> _Set exercise_:
Search the material for the string "materials" and copy each line where it occurs.

> _Dataset excerpt_:
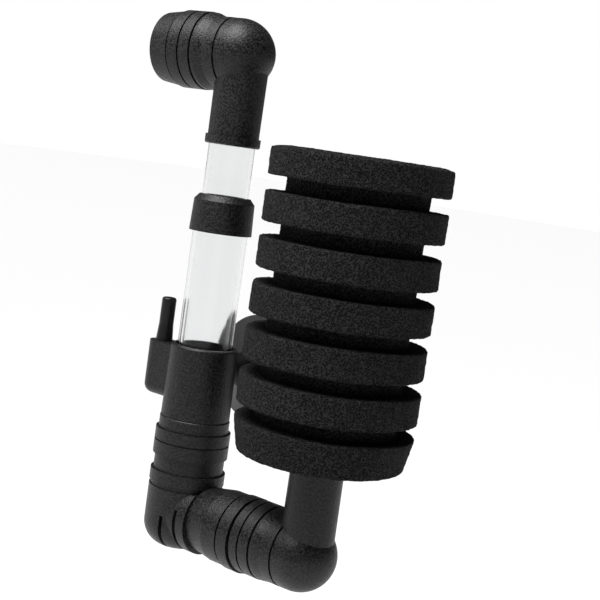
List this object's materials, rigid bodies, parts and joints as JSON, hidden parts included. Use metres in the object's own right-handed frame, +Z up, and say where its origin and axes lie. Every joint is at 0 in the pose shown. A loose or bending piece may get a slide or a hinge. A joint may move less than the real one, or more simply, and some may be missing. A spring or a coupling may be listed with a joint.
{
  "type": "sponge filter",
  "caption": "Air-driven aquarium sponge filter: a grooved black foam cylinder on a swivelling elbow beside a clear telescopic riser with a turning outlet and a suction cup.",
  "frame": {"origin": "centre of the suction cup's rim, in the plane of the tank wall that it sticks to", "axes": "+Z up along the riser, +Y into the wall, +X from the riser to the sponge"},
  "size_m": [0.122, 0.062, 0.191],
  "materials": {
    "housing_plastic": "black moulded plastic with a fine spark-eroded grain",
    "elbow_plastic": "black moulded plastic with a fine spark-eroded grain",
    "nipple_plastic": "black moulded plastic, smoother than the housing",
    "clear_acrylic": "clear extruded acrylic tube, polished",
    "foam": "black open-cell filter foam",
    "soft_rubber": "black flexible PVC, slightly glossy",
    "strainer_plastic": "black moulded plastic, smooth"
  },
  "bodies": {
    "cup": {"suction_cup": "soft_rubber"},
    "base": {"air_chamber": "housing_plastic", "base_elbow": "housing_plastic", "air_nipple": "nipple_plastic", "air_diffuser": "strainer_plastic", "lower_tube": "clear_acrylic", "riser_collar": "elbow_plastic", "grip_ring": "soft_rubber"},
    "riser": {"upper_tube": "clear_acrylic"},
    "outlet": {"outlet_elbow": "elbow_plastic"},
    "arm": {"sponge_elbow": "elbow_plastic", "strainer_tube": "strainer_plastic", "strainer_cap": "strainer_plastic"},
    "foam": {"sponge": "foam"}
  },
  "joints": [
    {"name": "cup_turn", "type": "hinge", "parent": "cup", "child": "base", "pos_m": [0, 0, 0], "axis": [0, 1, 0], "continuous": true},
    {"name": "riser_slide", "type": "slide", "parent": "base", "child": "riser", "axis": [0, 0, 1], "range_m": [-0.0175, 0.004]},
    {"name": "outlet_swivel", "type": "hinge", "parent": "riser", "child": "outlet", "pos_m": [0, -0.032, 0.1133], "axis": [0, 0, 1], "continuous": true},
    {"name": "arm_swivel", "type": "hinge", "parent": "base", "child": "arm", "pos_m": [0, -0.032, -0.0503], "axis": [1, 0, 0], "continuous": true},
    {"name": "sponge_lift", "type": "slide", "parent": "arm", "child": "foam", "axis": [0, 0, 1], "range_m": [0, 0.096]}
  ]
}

> _Answer in full_:
List this object's materials, rigid bodies, parts and joints as JSON, hidden parts included. Use metres in the object's own right-handed frame, +Z up, and say where its origin and axes lie. Every joint is at 0 in the pose shown. A loose or bending piece may get a slide or a hinge. A joint may move less than the real one, or more simply, and some may be missing. A spring or a coupling may be listed with a joint.
  "materials": {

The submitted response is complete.